Freedom effectively replaces temporality as an operational concept. Freedom, in the sense of a logical proposition -- not, not being, —here represents difference, but implies sameness. From the synchronic point of view, on a fundamental level, difference and sameness may be understood as two sides to the same coin (temporality is reversible). But, this symmetry is lost when freedom moves from its base level to a higher level of freedom, from not-life to life. Reciprocal movement, on this higher level moves in one direction only, -- no assimilation, no life, however, since nothing gets out of life alive, mortality conserves reciprocal movement. Freedom, now in this higher liberated state, is free to evolve into higher life forms.

But what about human time, the time that so perplexed Parmenides, Augustine and Kant? What about the time that left the French mathematician Laplace no other option other than to declare that the existence of God was an unnecessary hypothesis? As I have already pointed out, human time comes to us by way of our senses and by way of constructed, logically consistent, scientific models used to measure time. Humans, like all the other animals, assimilate information from their environment as they adjust
schemes-of-assimilation to better accommodate their environment. What makes humans unique in this process is their capacity to create symbolic models that help them to better accommodate and assimilate their environment, which, at least in part, is a utilitarian experience.

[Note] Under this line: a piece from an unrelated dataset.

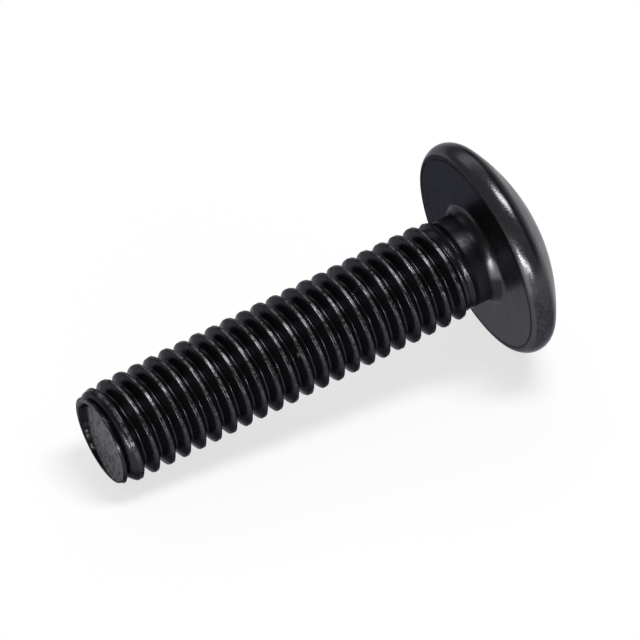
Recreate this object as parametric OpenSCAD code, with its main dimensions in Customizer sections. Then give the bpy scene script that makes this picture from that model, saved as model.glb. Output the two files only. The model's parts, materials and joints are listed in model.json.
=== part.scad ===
// Truss head machine screw with a cross recess, lying on its side as it comes to rest:
// on the head's rim and on a crest near the point, with its axis in the XZ plane.
// It is drawn upright first: bearing face at z = 0, head above, shank below.

/* [Thread] */
// Crest diameter of the rolled thread
major_d = 5.94; // [5.4:0.02:8]
// Distance from one crest to the next
pitch = 1; // [0.7:0.05:1.5]
// Angle of the helix about the axis, which says where each crest passes the underside
thread_turn = 248; // [0:1:359]
// Straight sides in one turn of the thread
thread_sides = 48; // [24:1:60]

/* [Shank] */
// From the bearing face under the head to the point
length = 24.6; // [12:0.1:34]
// Plain shank between the bearing face and the thread
neck_length = 1.4; // [1:0.05:6]
// Fillet between the neck and the bearing face
neck_fillet = 0.65; // [0.2:0.05:1]
// Length over which the thread rises out of the neck
runout_length = 1.3; // [0.3:0.05:3]

/* [Point] */
// Diameter of the end of the shank
point_d = 5.27; // [4.5:0.01:5.9]
// Length over which the crests grow to their full diameter
point_length = 1.2; // [1:0.05:3]
// Length over which the groove sinks in behind the lip of the end
lip_length = 0.6; // [0.3:0.05:1]
// Width of the raised lip round the cupped end
lip_width = 0.3; // [0.15:0.05:0.8]
// Depth of the cup that rolling leaves in the end
cup_depth = 0.35; // [0.1:0.05:1]
// Slope of the cup's side, from the axis
cup_angle = 58; // [20:1:75]

/* [Head] */
// Largest diameter of the head
head_d = 12.92; // [9:0.02:18]
// Height above the bearing face at which the rim's rounding is widest
rim_height = 0.77; // [0.5:0.01:0.88]
// Radius of the rim's rounding, from the bearing face to the dome
rim_radius = 0.94; // [0.9:0.01:1.2]
// Spherical radius of the dome
dome_radius = 10.8; // [10:0.1:30]
// Diameter of the flat that the punch leaves on the crown
crown_d = 5.5; // [2:0.1:6]

/* [Cross recess] */
// Diameter across the wings at the crown
recess_d = 6.4; // [4:0.05:8]
// Width of a wing
wing_width = 1.2; // [0.8:0.02:1.6]
// Rounding between two wings
wing_fillet = 1.1; // [0.4:0.05:1.2]
// Depth of the wings
wing_depth = 2.8; // [1:0.05:3]
// Slope of the wings' ends, from the axis
wing_angle = 26.5; // [5:0.5:35]
// Slope of the cone at the bottom, from the level
bottom_angle = 24; // [10:1:40]
// Turn of the recess about the axis
recess_turn = 8; // [0:1:89]

/* [Hidden] */
$fn = 96;
// How far a cut or a piece runs past the surface that it meets
overrun = 0.5;

// Thread section: 60 degree flanks, and a flat crest and root
flank_angle = 30;
crest_share = 1 / 8;
triangle_height = pitch / 2 / tan(flank_angle);
thread_depth = 17 / 24 * triangle_height;
flank_share = thread_depth * tan(flank_angle) / pitch;
crest_r = major_d / 2;
root_r = crest_r - thread_depth;
// The thread is rolled on a blank of the pitch diameter, which the neck keeps
neck_r = crest_r - 3 / 8 * triangle_height;
// Above the thread a straight seat, a little thinner than the neck, runs up into the neck
seat_step = 0.02;
seat_gap = 0.05;
seat_depth = 0.2;
seat_r = neck_r - seat_step;
seat_start = -neck_length - seat_gap;
seat_end = -neck_length + seat_depth;

// Head profile: the dome nearly touches the rim's rounding from outside, and is set lower by
// dome_step, so that the two cross
dome_step = 0.01;
head_r = head_d / 2;
rim_centre_r = head_r - rim_radius;
dome_reach = dome_radius - rim_radius;
dome_centre = rim_height - sqrt(dome_reach ^ 2 - rim_centre_r ^ 2) - dome_step;
crown_height = dome_centre + sqrt(dome_radius ^ 2 - (crown_d / 2) ^ 2);
// Radius at which the dome and the rounding lie closest
touch_r = dome_radius / dome_reach * rim_centre_r;

// Share of a pitch at which each of the section's four corners lies, crest first
CORNERS = [
    -crest_share / 2,
    crest_share / 2,
    crest_share / 2 + flank_share,
    1 - crest_share / 2 - flank_share
];
SECTION = [
    [0, crest_r],
    [CORNERS[1], crest_r],
    [CORNERS[2], root_r],
    [CORNERS[3], root_r],
    [1 - crest_share / 2, crest_r],
    [1, crest_r]
];

thread_bottom = -length;
thread_rows = 4 * (ceil((seat_start - thread_bottom) / pitch) + 3);
// Height of a crest's middle at angle 0, below the point
first_crest = thread_bottom - pitch * (1 + thread_turn / 360);

function clamp(v, low, high) = min(max(v, low), high);
function part_of(v) = v - floor(v);

// Radius that the point allows at a height
function point_limit(z) =
    point_d / 2 + (crest_r - point_d / 2) * max(0, z - thread_bottom) / point_length;

// Radius of the threaded surface at an angle and a height
function thread_radius(angle, z) =
    let (
        share = part_of((z - first_crest) / pitch - angle / 360),
        full = lookup(share, SECTION),
        rise = clamp((seat_start - z) / runout_length, 0, 1),
        sink = clamp((z - thread_bottom) / lip_length, 0, 1),
        risen = seat_r + (full - seat_r) * rise
    )
    min(point_d / 2 + (risen - point_d / 2) * sink, point_limit(z));

// Height of a corner of the helix, row by row up each side
function row_height(row, side) =
    first_crest + pitch * (floor(row / 4) + CORNERS[row % 4] + side / thread_sides);

function lowest_row(side) =
    max([for (row = [0 : thread_rows]) if (row_height(row, side) <= thread_bottom) row]);
function highest_row(side) =
    min([for (row = [0 : thread_rows]) if (row_height(row, side) >= seat_start) row]);

LOW = [for (side = [0 : thread_sides - 1]) lowest_row(side)];
HIGH = [for (side = [0 : thread_sides - 1]) highest_row(side)];

// A row past either end stands for the end's own corner, and a full turn is one pitch up
function corner(row, side) =
    let (
        s = side % thread_sides,
        r = side < thread_sides ? row : row + 4
    )
    s * (thread_rows + 1) + clamp(r, LOW[s], HIGH[s]);
function seat_corner(side) = thread_sides * (thread_rows + 1) + side % thread_sides;

function distinct(face) =
    face[0] != face[1] && face[1] != face[2] && face[0] != face[2];

function on_side(side, r, z) =
    let (angle = 360 * side / thread_sides)
    [r * cos(angle), r * sin(angle), z];

THREAD_POINTS = [
    for (side = [0 : thread_sides - 1])
    for (row = [0 : thread_rows])
    let (z = clamp(row_height(row, side), thread_bottom, seat_start))
    on_side(side, thread_radius(360 * side / thread_sides, z), z)
];
SEAT_POINTS = [for (side = [0 : thread_sides - 1]) on_side(side, seat_r, seat_end)];

THREAD_FACES = [
    for (side = [0 : thread_sides - 1])
    for (row = [0 : thread_rows - 1])
    let (
        a = corner(row, side),
        b = corner(row, side + 1),
        c = corner(row + 1, side + 1),
        d = corner(row + 1, side)
    )
    for (face = [[a, d, c], [a, c, b]])
    if (distinct(face)) face
];
SEAT_FACES = [
    for (side = [0 : thread_sides - 1])
    [
        corner(thread_rows, side),
        seat_corner(side),
        seat_corner(side + 1),
        corner(thread_rows, side + 1)
    ]
];
END_FACES = [
    [for (side = [0 : thread_sides - 1]) corner(0, side)],
    [for (side = [thread_sides - 1 : -1 : 0]) seat_corner(side)]
];

// The four wings with the roundings between them
module cross_outline() {
    core = wing_width + 2 * wing_fillet;
    reach = recess_d + 2 * overrun;
    square([reach, wing_width], center = true);
    square([wing_width, reach], center = true);
    difference() {
        square(core, center = true);
        for (x = [-core / 2, core / 2], y = [-core / 2, core / 2])
            translate([x, y]) circle(wing_fillet);
    }
}

// What the punch takes out: wings whose ends slope inwards, and a cone at the bottom
module recess_punch() {
    wing_bottom = crown_height - wing_depth;
    low_reach = recess_d / 2 - wing_depth * tan(wing_angle);
    cone_tip = wing_bottom - low_reach * tan(bottom_angle);
    top = crown_height + overrun;
    intersection() {
        rotate_extrude() polygon([
            [0, cone_tip],
            [low_reach, wing_bottom],
            [recess_d / 2 + overrun * tan(wing_angle), top],
            [0, top]
        ]);
        translate([0, 0, cone_tip - overrun])
            rotate([0, 0, recess_turn])
            linear_extrude(top - cone_tip + 2 * overrun) cross_outline();
    }
}

module head_profile() {
    intersection() {
        translate([0, dome_centre]) circle(dome_radius);
        union() {
            square([rim_centre_r, crown_height]);
            translate([0, rim_height]) square([touch_r, crown_height - rim_height]);
            intersection() {
                translate([rim_centre_r, rim_height]) circle(rim_radius);
                square([head_r + overrun, crown_height]);
            }
        }
    }
}

// Neck, with its fillet under the head
module neck_profile() {
    translate([0, -neck_length]) square([neck_r, neck_length + overrun]);
    difference() {
        translate([0, -neck_fillet]) square([neck_r + neck_fillet, neck_fillet + overrun]);
        translate([neck_r + neck_fillet, -neck_fillet]) circle(neck_fillet);
    }
}

module head_and_neck() {
    difference() {
        rotate_extrude() {
            head_profile();
            neck_profile();
        }
        recess_punch();
    }
}

module threaded_shank() {
    mouth_r = point_d / 2 - lip_width;
    floor_r = mouth_r - cup_depth * tan(cup_angle);
    difference() {
        polyhedron(
            concat(THREAD_POINTS, SEAT_POINTS),
            concat(THREAD_FACES, SEAT_FACES, END_FACES)
        );
        translate([0, 0, thread_bottom]) cylinder(h = cup_depth, r1 = mouth_r, r2 = floor_r);
    }
}

module upright_screw() {
    head_and_neck();
    threaded_shank();
}

// Tilt at which the rim's rounding and a crest of the given height and radius share one floor
function tilt_on(z, r) =
    let (
        across = rim_centre_r - r,
        along = rim_height - z
    )
    atan2(across, along) + asin(rim_radius / norm([across, along]));

// The crest that meets the floor first, of those that pass the underside near the point
UNDERSIDE = [
    for (turn = [0 : 5])
    for (edge = [-crest_share / 2, crest_share / 2])
    let (z = first_crest + pitch * (turn + edge))
    if (z > thread_bottom) tilt_on(z, thread_radius(0, z))
];
tilt = min(UNDERSIDE);

// Where the lying screw reaches, from the centre of its bearing face
reach_down = rim_radius + rim_centre_r * cos(tilt) - rim_height * sin(tilt);
reach_left = length * cos(tilt) + point_d / 2 * sin(tilt);
reach_right = tilt < asin(crown_d / 2 / dome_radius)
    ? crown_height * cos(tilt) + crown_d / 2 * sin(tilt)
    : dome_centre * cos(tilt) + dome_radius;

module machine_screw() {
    color("#26262a")
        translate([(reach_left - reach_right) / 2, 0, reach_down])
        rotate([0, 90 - tilt, 0])
        upright_screw();
}

machine_screw();
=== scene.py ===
"""Looks of a black truss head machine screw that lies on a pale floor.

The screw is one closed skin. It is worked out upright on its own axis, with the bearing face
under the head at z = 0, the head above and the shank below, and is then laid where the frame's
mounts put that axis. Angles about the axis count from the side that faces the floor.
"""

import json
import math

import bpy
import numpy as np
from mathutils import Matrix, Vector


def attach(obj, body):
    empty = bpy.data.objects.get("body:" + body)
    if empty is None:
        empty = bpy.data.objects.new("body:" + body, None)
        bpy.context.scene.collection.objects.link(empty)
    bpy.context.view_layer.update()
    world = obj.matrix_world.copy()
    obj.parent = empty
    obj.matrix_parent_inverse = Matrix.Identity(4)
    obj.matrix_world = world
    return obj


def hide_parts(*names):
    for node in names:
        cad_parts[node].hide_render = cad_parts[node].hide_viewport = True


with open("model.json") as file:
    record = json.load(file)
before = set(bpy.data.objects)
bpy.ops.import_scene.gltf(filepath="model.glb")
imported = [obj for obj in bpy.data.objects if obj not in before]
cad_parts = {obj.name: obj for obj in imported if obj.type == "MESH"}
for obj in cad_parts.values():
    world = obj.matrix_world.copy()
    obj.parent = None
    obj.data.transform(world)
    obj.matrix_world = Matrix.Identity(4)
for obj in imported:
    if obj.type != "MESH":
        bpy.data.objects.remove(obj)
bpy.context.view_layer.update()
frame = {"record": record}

bl_info = {
    "name": "Machine Screw",
    "version": (1, 0, 0),
    "blender": (4, 5, 0),
    "location": "3D View > Sidebar > Screw",
    "description": "Skin, finish and stage of a black machine screw",
    "category": "Object",
}

NODE = "machine_screw"
MM = 0.001

mounts = {mount["name"]: mount for mount in frame["record"]["mounts"]}
point_end = Vector(mounts["thread"]["pos_m"])
to_head = (Vector(mounts["drive_recess"]["pos_m"]) - point_end).normalized()


def length_value(name, description, default_mm):
    """A length in the sidebar, given in millimetres and held in metres."""
    return bpy.props.FloatProperty(
        name=name, description=description, default=default_mm * MM, unit="LENGTH", precision=5
    )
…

Time, as we normally think of it, doesn’t exist, but as a utilitarian experience, what we do with time, ends up in that familiar experience we call temporality. Operationally speaking, the time of being (implied being) arises in the experience of discontinuity occurring in continuity, and we call this being “time.” When we use implication to construct temporal modals we are using “time” to understand time, -- to understand the how-to-processes that help us to accommodate/assimilate our environment. On this operational level, human time is merely a by-product of discontinuity occurring in continuity, but then so too is language, number, logic, and self. The human temporal moment then, carries within itself not one account of temporality i.e., the video time of sequential physical events; it also carries within itself “the center of action,” as Piaget calls it. Mind and identity are discovered in this “center of action,” (personal identity being that degree of permanence that we experience in the midst of constant flux). And, more importantly, the forward movement of knowledge is also discovered in this liberated and liberating space that gets called “time.”